Latest update March 29th, 2025 5:38 AM
Nov 10, 2013 APNU Column, Features / Columnists
The People’s Progressive Party Civic (PPPC) administration is monkeying around with parliamentary democracy. That Party, since the start of the 10th Parliament in January 2012, has attempted to diminish the authority of the National Assembly. It has challenged the Assembly’s legitimate decisions in the High Court, ignored recommendations of experts, failed to assent to bills and attacked the Opposition through the state media.
The PPPC has been using every device at its disposal to hold back the ‘wave of change’ that surged since the general and regional elections of November 2011. That ‘wave’ submerged it into a minority in the National Assembly. The threat to parliamentary democracy is real.
Speaker of the National Assembly Raphael Trotman warned the Executive of the danger of a constitutional crisis. He said: “The continued resort to the High Court to question legitimate decisions of the National Assembly points to the grave and gathering danger of a constitutional crisis which has the potential to assume proportions the likes of which the nation has never seen and may be unable to handle.”
President Donald Ramotar took the extraordinary step to announce publicly, on 13th June 2012, that he had no intention of supporting any bill piloted by the Opposition. He said, “That is not the function of the opposition. They must respect what is their role…I am making it very clear that I will not assent to any bill that they carry unless it is with the full agreement of the executive and the full involvement of the executive.”
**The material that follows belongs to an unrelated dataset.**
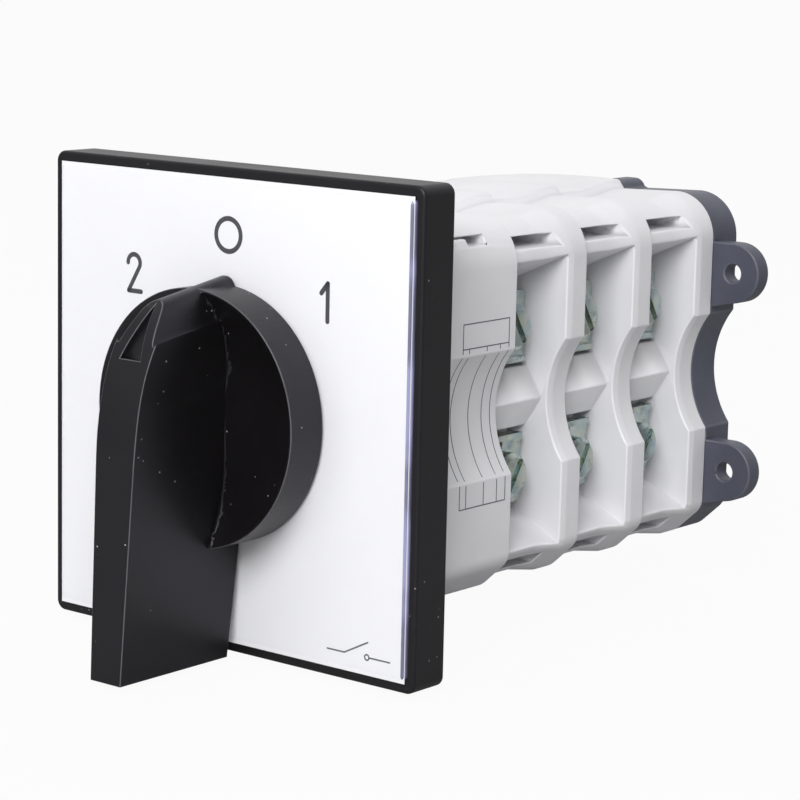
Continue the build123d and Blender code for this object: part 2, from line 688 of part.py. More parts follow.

It must have been as a result of this thinking that the President’s assent to three local government bills – the Local Government Commission Bill, the Municipal and District Councils (Amendment) Bill and the Fiscal Transfers Bill – was not granted until three months after they were passed. The Local Government (Amendment) Bill and others still have not been assented to.
The Speaker had to warn the President that he could be in “gross dereliction of his constitutional duty” for not approving Bills that have been passed by the National Assembly. He said, “The Office of the President is cautioned not to provoke a constitutional crisis as there is no winner in such a scenario but, rather, to respect and recognise the reality, authority and legitimacy of the 10th Parliament.”
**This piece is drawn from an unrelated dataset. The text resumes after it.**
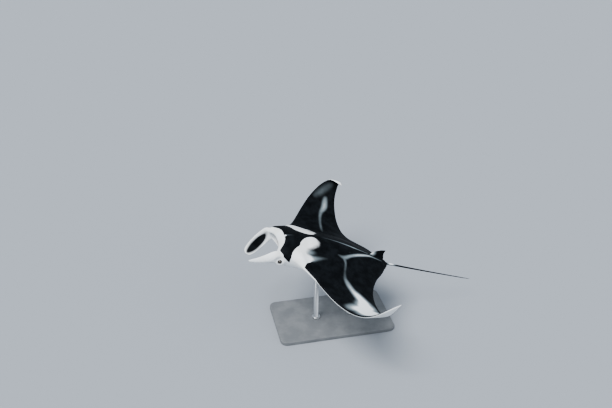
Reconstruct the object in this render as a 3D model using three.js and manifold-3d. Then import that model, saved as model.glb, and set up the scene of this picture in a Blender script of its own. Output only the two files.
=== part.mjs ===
// Reef manta ray (Mobula alfredi), life size, swimming nose-up on a two-rod display stand.
// Millimetres, +Z up. The head points to -X and the right wing to +Y. The origin is on the floor,
// at the centre of the stand's underside.
//
// The ray is first drawn flat, in fractions of its disc width: x runs aft from the front of the
// head, y out to one side and z up. Its wings are then bent up, and it is pitched and lifted.
import * as THREE from "three";
import { mergeGeometries, mergeVertices } from "three/addons/utils/BufferGeometryUtils.js";
import Module from "manifold-3d";

const wasm = await Module();
wasm.setup();

// ---- driving dimensions, mm and degrees ----------------------------------------------------
const DISC_WIDTH = 3300;
const GAP = 0.4;
const PITCH = 20.1;
const RIDE_HEIGHT = 1000;
const STAND = { length: 1500, width: 900, thickness: 50, corner: 90, cornerSteps: 6, chamfer: 6 };
const ROD = { radius: 32, sides: 24, front: 0.185, rear: 0.335 };
const EYE = { radius: 29, at: [0.021, 0.098, -0.022] };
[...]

The PPPC has studiously ignored the most important recommendations of several reports and studies which pointed to the democratic way forward. The United Nations Development Programme earlier this year published a report – Assessment of Committees System of the National Assembly of Guyana – by Robin James and Dr David Ponet. The Report concluded that the National Assembly still lacks sufficient autonomy and resources and advised that it was “high time that Guyana’s political culture reflects this ideal of power-sharing.”
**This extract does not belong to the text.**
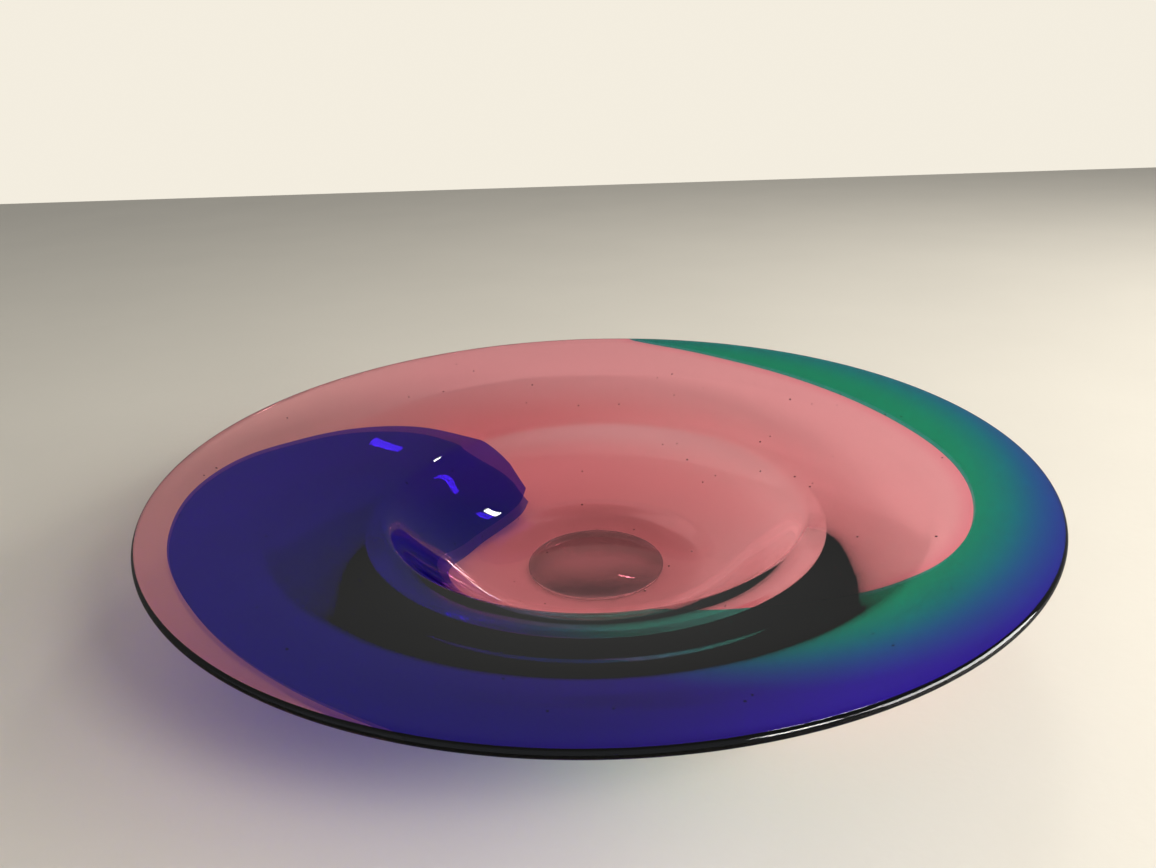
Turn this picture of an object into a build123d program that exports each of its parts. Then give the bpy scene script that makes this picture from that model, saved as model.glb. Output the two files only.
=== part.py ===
# Art glass bowl: one wide, shallow blown bowl, about 400 mm across.
# The wall is three coloured gathers of glass that were joined edge to edge and spun out hot,
# so that they swirl round a deep well in the middle. A clear pad under the well is ground flat.
# Origin: on the rest plane, under the middle of the bowl. +Z is up. Millimetres.
import os
from math import cos, radians, sin

from build123d import *

# Overall sizes
rim_radius = 200.0        # middle of the bowl to the outermost point of the rim
overall_height = 66.0     # rest plane to the top of the rim

# Flare, the broad sloping part
rim_edge = 3.4            # thickness of the fire-polished edge, fully rounded
flare_wall = 4.6          # wall of the flare, measured upright
shoulder_drop = 10.7      # rim top down to the shoulder, where the glass starts to thicken
rim_ease = 0.85           # slope at the rim, as a share of the flare's mean slope
shoulder_ease = 1.05      # slope at the shoulder, in the same share
lip_ease = 1.18           # slope just outside the lip

# Lip, the tight bend between flare and well
lip_radius = 102.5        # where the flare ends
lip_drop = 22.7           # rim top down to there
lip_width = 4.0           # the bend runs this far in
lip_fall = 1.7            # and this far down

# Wedge of thickening glass from the shoulder in to the lip, seen from below
wedge_width = 47.5        # lip to shoulder
bend_outside = 8.0        # the underside begins to turn this far outside the shoulder
bend_run = 5.0            # and has turned after this run
bend_slope = 1.6          # times the flare's mean slope
# (share of the wedge's width, upright wall, slope over the flare's mean slope)
wedge_walls = [(0.62, 7.8, 1.77), (0.16, 13.2, 2.6)]

# Well
well_floor = 8.2          # rest plane to the middle of the floor
# (share of the well's radius, share of its depth, slope over its mean slope), from the middle out
well_inside = [(0.0, 0.0, 0.0), (0.51, 0.10, 0.6), (0.75, 0.37, 2.1), (0.935, 0.82, 2.9), (1.0, 1.0, 2.4)]
# the same for the underside, from the side in to the foot, over the top of the pad
well_underside = [(0.85, 0.286, 1.86), (0.61, 0.02, 0.3)]

# Foot
foot_radius = 34.0        # clear pad that the bowl stands on
foot_thickness = 2.4      # how far the pad stands below the coloured glass
foot_edge_round = 0.8     # softened edge of the ground pad

# Swirl: (angle in degrees, distance from the middle as a share of the rim radius).
# Angles run counter-clockwise from +X, seen from above. The seam leaves the rim square to it,
# winds in to a blunt tip inside the well and winds out again to the rim on the other side.
seam_inner_side = [(438, 0.963), (426, 0.92), (408, 0.875), (385, 0.848), (345, 0.845), (317, 0.763)]
seam_inner_side += [(296, 0.594), (271, 0.46), (237, 0.42), (204, 0.40), (170, 0.325), (140, 0.31)]
swirl_tip = [(123, 0.36)]
seam_outer_side = [(123, 0.44), (132, 0.523), (144, 0.675), (163, 0.81), (185, 0.914), (212, 0.937)]
seam_outer_side += [(236, 0.955), (248, 0.972)]
# Where cobalt gives way to emerald inside the second gather
colour_change = [(222, 0.34), (240, 0.47), (262, 0.60), (283, 0.76), (300, 0.86), (320, 0.92), (338, 0.96)]

# Cutting prisms, all of them outside the second gather except for the seams
cut_reach = 1.3           # rim radii out from the middle
cut_above = 1.25          # overall heights up
cut_below = 0.25          # overall heights down
return_angle = 460        # past the far end of the emerald
return_start = 0.6        # share of the rim radius where the cut turns in
return_middle = (330, 0.05)


def ring_point(angle, share):
    """A point in plan, from its angle and its share of the rim radius."""
    reach = share * rim_radius
    return (reach * cos(radians(angle)), reach * sin(radians(angle)))


def curve_through(stations):
    """One smooth curve through stations; each is (radius, height, slope), all in one direction."""
    way = 1 if stations[-1][0] > stations[0][0] else -1
    points = [(radius, height) for radius, height, slope in stations]
    return Spline(*points, tangents=[(way, way * slope) for radius, height, slope in stations])


def upper_stations():
    """Upper surface, from the middle of the well out to the rim."""
    well_radius = lip_radius - lip_width
    well_depth = overall_height - lip_drop - lip_fall - well_floor
    mean = well_depth / well_radius
    stations = [
        (share * well_radius, well_floor + depth * well_depth, slope * mean)
        for share, depth, slope in well_inside
    ]
    flare_mean = lip_drop / (rim_radius - rim_edge / 2 - lip_radius)
    stations.append((lip_radius, overall_height - lip_drop, lip_ease * flare_mean))
    stations.append((lip_radius + wedge_width, overall_height - shoulder_drop, shoulder_ease * flare_mean))
    stations.append((rim_radius - rim_edge / 2, overall_height, rim_ease * flare_mean))
    return stations


def under_stations():
    """Underside, from the rim in to the edge of the foot."""
    flare_mean = lip_drop / (rim_radius - rim_edge / 2 - lip_radius)
    shoulder_slope = shoulder_ease * flare_mean
    stations = [(rim_radius - rim_edge / 2, overall_height - rim_edge, rim_ease * flare_mean)]
    bend_radius = lip_radius + wedge_width + bend_outside
    bend_height = overall_height - shoulder_drop + bend_outside * shoulder_slope - flare_wall
    stations.append((bend_radius, bend_height, shoulder_slope))
    bent_slope = bend_slope * flare_mean
    bent_height = bend_height - bend_run * (shoulder_slope + bent_slope) / 2
    stations.append((bend_radius - bend_run, bent_height, bent_slope))
    for share, wall, slope in wedge_walls:
        run = share * wedge_width
        height = overall_height - lip_drop + run * shoulder_slope - wall
        stations.append((lip_radius + run, height, slope * flare_mean))
    well_radius = lip_radius - lip_width
    belly_depth = overall_height - lip_drop - lip_fall - foot_thickness
    mean = belly_depth / well_radius
    for share, depth, slope in well_underside:
        stations.append((share * well_radius, foot_thickness + depth * belly_depth, slope * mean))
    stations.append((foot_radius, foot_thickness, 0))
    return stations


def wall_section():
    """Half section of the wall, closed through the rounded rim, the top of the pad and the axis."""
    upper = curve_through(upper_stations())
    lower = curve_through(under_stations())
    edge_centre = rim_radius - rim_edge / 2
    rim_top = (edge_centre, overall_height)
    rim_middle = (rim_radius, overall_height - rim_edge / 2)
    rim = ThreePointArc(rim_top, rim_middle, (edge_centre, overall_height - rim_edge))
    over_pad = Line((foot_radius, foot_thickness), (0, foot_thickness))
    axis = Line((0, foot_thickness), (0, well_floor))
    return make_face([upper, rim, lower, over_pad, axis])


def plan_prism(outline):
    """A prism over a closed plan outline, from below the bowl to above it."""
    blank = extrude(make_face(outline), amount=(cut_above + cut_below) * overall_height)
    return Pos(0, 0, -cut_below * overall_height) * blank


def arc_outside(start, end):
    """An arc in plan, clear of the rim, from one angle to another."""
    points = [ring_point(angle, cut_reach) for angle in (start, (start + end) / 2, end)]
    return ThreePointArc(*points)


def second_gather_prism():
    """Everything inside the S-shaped seam: cobalt and emerald together."""
    stops = seam_inner_side + swirl_tip + seam_outer_side
    seam = Spline(*[ring_point(angle, share) for angle, share in stops])
    first, last = stops[0], stops[-1]
    out = Line(ring_point(*last), ring_point(last[0], cut_reach))
    back = Line(ring_point(first[0], cut_reach), ring_point(*first))
    return plan_prism([seam, out, arc_outside(last[0], first[0]), back])


def emerald_prism():
    """The part of the second gather on the emerald side of the colour change."""
    change = Spline(*[ring_point(angle, share) for angle, share in colour_change])
    first, last = colour_change[0], colour_change[-1]
    out = Line(ring_point(*last), ring_point(last[0], cut_reach))
    turn_in = ring_point(return_angle, return_start)
    back = Line(ring_point(return_angle, cut_reach), turn_in)
    inside = ThreePointArc(turn_in, ring_point(*return_middle), ring_point(*first))
    return plan_prism([change, out, arc_outside(last[0], return_angle), back, inside])


def foot():
    """Clear pad under the well, ground flat, with a softened edge."""
    pad = extrude(Circle(foot_radius), amount=foot_thickness)
    low_edges = pad.edges().group_by(Axis.Z)[0]
    return fillet(low_edges, foot_edge_round)


def main():
    wall = revolve(Plane.XZ * wall_section(), Axis.Z)
    second = wall & second_gather_prism()
    pieces = {
        "ruby_swirl": wall - second_gather_prism(),
        "cobalt_swirl": second - emerald_prism(),
        "emerald_swirl": second & emerald_prism(),
        "foot_pad": foot(),
    }
    os.makedirs("parts", exist_ok=True)
    for name, piece in pieces.items():
        export_step(piece, f"parts/{name}.step")


main()
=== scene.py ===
import bpy
import math
from mathutils import Matrix, Vector


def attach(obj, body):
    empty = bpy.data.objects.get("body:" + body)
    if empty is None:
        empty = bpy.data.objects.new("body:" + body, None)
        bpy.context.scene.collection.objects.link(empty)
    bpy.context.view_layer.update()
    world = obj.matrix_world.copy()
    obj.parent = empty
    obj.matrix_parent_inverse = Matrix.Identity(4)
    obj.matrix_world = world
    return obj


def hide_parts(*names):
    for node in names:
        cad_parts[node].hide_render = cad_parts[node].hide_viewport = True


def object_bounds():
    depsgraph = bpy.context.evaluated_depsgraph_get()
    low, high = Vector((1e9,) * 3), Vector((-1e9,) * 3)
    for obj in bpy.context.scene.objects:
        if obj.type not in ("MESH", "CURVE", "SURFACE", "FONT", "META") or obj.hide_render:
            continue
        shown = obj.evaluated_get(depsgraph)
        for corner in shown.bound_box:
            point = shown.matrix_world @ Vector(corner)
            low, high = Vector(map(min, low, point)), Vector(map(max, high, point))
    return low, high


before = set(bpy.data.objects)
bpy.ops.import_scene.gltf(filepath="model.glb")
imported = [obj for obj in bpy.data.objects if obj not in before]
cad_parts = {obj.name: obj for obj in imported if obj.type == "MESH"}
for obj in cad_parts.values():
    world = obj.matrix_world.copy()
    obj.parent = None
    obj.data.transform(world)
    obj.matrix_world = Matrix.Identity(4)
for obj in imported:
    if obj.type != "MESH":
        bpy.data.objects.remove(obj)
cadBox = [list(corner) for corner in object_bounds()]
rimRadius = (cadBox[1][0] - cadBox[0][0]) / 2
rimTop = cadBox[1][2]
mm = 0.001
glassIor = 1.5


# small helpers

def linear(hexColour):
    def channel(value):
        value = value / 255
        return value / 12.92 if value <= 0.04045 else ((value + 0.055) / 1.055) ** 2.4
    parts = [int(hexColour[i:i + 2], 16) for i in (0, 2, 4)]
    return tuple(channel(part) for part in parts) + (1.0,)


def addNode(tree, kind, inputs=None, **settings):
    node = tree.nodes.new(kind)
    for name, value in settings.items():
        setattr(node, name, value)
    for key, value in (inputs or {}).items():
        if isinstance(value, bpy.types.NodeSocket):
            tree.links.new(value, node.inputs[key])
        else:
            node.inputs[key].default_value = value
    return node


def sums(tree, operation, first, second=0.0, clamp=False):
    inputs = {0: first, 1: second}
    return addNode(tree, "ShaderNodeMath", inputs, operation=operation, use_clamp=clamp).outputs[0]


def noise(tree, place, size, detail):
    # size in mm, read from the object's own coordinates
    node = addNode(tree, "ShaderNodeTexNoise", {"Vector": place, "Scale": 1000 / size, "Detail": detail})
    return node.outputs["Fac"]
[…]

Several earlier studies made similar recommendations. The Needs Assessment of the Guyana National Assembly by Sir Michael Davies; Advisory Papers on Needs Assessment of the Guyana National Assembly by James Pender and Guyana Fiduciary Oversight Project-Phase 1: Inception Report by Bradbury & Associates, all recommended greater autonomy for the National Assembly. The Report of the 35th conference of the Caribbean, Americas and Atlantic Region of the Commonwealth Parliamentary Association in Trinidad in July 2010 declared, “Autonomy is needed for Parliaments to function freely; Parliaments should therefore seek Administrative Autonomy; Institutional and Political Autonomy and Financial Autonomy; A weak feeble and subservient Parliament is a threat to democracy.”
Recommendations on autonomy of the National Assembly by these studies generally reflect the Commonwealth (Latimer House) Principles on the Three Branches of Government endorsed at the Commonwealth Heads of Government Meeting in Abuja, Nigeria in 2003. Among those principles were that Parliament should be serviced by a professional staff – independent of the regular public service – and that an all-Party committee of members of parliament should review and administer parliament’s budget which should not be subject to amendment by the Executive.
The PPPC’s other tactic has been to resort to the courts of law. Attorney General Anil Nandlall, starting his campaign of litigation in March 2012, filed a Constitutional Motion in the High Court seeking to overturn a parliamentary vote on the composition of the Committee of Selection. He then moved to the courts in an attempt to have the 2012 National Budget cuts reviewed and reversed and, again, to set aside the Speaker’s order prohibiting a government minister from speaking in the National Assembly and referring consideration of the matter to the Committee of Privilege.
The state-owned media – the National Communications Network (NCN), Government Information Agency (GINA) and the Guyana Chronicle newspaper that is published by Guyana National Newspapers Ltd (GNNL) – have relentlessly attacked opposition members of the National Assembly for the past twenty months since February 2012.
The state media have described Opposition Members and the Speaker on some occasions in scurrilous terms such as “irresponsible and reckless,” “vindictive and unprincipled” and “power drunk.” The Opposition has been accused of exercising “reckless and blatant opportunism.” The National Assembly was called a “sham and a veneer” and “an unruly horse.” Such has been the Executive branch’s contempt for the legislature!
The PPPC, clearly, is monkeying around with parliamentary democracy by disparaging the National Assembly. By so doing, it is turning Guyana into a less free country.